## Exercise
Check each line below for the word "from", and copy those that have it.

## Recorded information
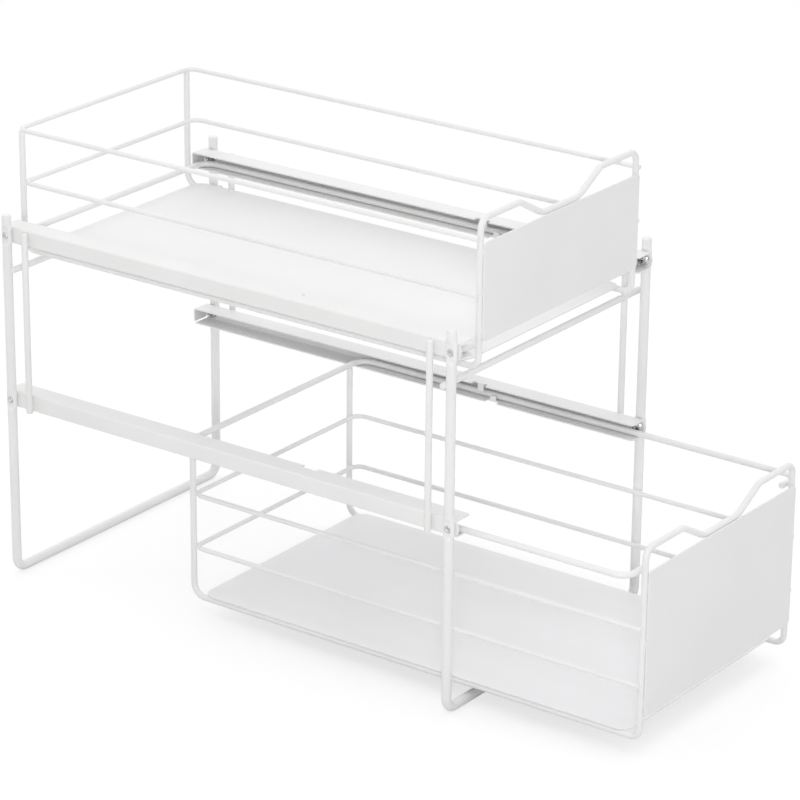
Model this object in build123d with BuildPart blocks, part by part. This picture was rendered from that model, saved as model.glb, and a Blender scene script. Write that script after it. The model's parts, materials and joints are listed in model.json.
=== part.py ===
from build123d import *
import os

# Two-tier pull-out organizer of bent tube, wire and sheet steel, in millimetres.
# X runs across the stand, +Y to its back, +Z up. The origin is on the floor,
# midway between the four posts. The upper basket is shut, the lower one is pulled out.

# Stand
stand_width = 246.0          # over the outsides of the posts
stand_depth = 396.0          # from the front posts' axis to the rear posts' axis
post_height = 283.5
post_overrun = 15.6          # of the posts' tops, above the middle of the upper rails
tube_d = 7.0                 # tube that is bent into the two leg frames
tube_wall = 1.0
tube_bend_radius = 9.0       # at the floor, on the tube's axis
flat_thickness = 4.0         # where the tube is pressed flat for a rail
flat_width = 8.8
flat_height = 10.6
flat_run = 2.6               # length over which round turns into flat
plug_head_height = 1.4
plug_head_radius = 0.6
plug_stem_length = 4.5
plug_stem_clearance = 0.1    # around the stem
crossbar_d = 4.8
crossbar_overrun = 2.0       # past the posts' axes
crossbar_clearance = 3.0     # below the upper basket
stile_d = 4.8
stile_setback = 17.5         # from the posts' axes, along the rails
stile_top_gap = 1.6          # below the upper rail's top
stile_bottom_drop = 0.6      # below the lower rail's underside
wire_end_chamfer = 0.5

# Rails
rail_sheet = 1.0
rail_height = 12.5
rail_depth = 16.0
rail_overrun = 5.0           # of the flanges, past the posts' axes
rail_nose = 1.6              # how far the web's rounded ends stand past the flanges
rail_bend_outer = 1.5
rail_bend_inner = 0.5
rail_corner_radius = 2.0
end_plate_gap = 0.9          # under the plate that closes a rail's rear end
lower_rail_z = 140.0         # middle of the web

# Stop tabs, cut free along the flanges' edges and bent into the channel
notch_depth = 4.0
top_notch_width = 12.6
bottom_notch_width = 10.8
tab_width = 5.2
tab_bend = 0.8
top_tab_drop = 6.0           # from the top flange's upper face
bottom_tab_rise = 5.0        # from the bottom flange's lower face
top_tab_setback = 130.8      # from the front posts' axis
bottom_tab_setback = 119.5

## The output
Model this object in build123d with BuildPart blocks, part by part. This picture was rendered from that model, saved as model.glb, and a Blender scene script. Write that script after it. The model's parts, materials and joints are listed in model.json.
from build123d import *
stand_depth = 396.0          # from the front posts' axis to the rear posts' axis
stile_setback = 17.5         # from the posts' axes, along the rails
top_tab_drop = 6.0           # from the top flange's upper face
bottom_tab_rise = 5.0        # from the bottom flange's lower face
top_tab_setback = 130.8      # from the front posts' axis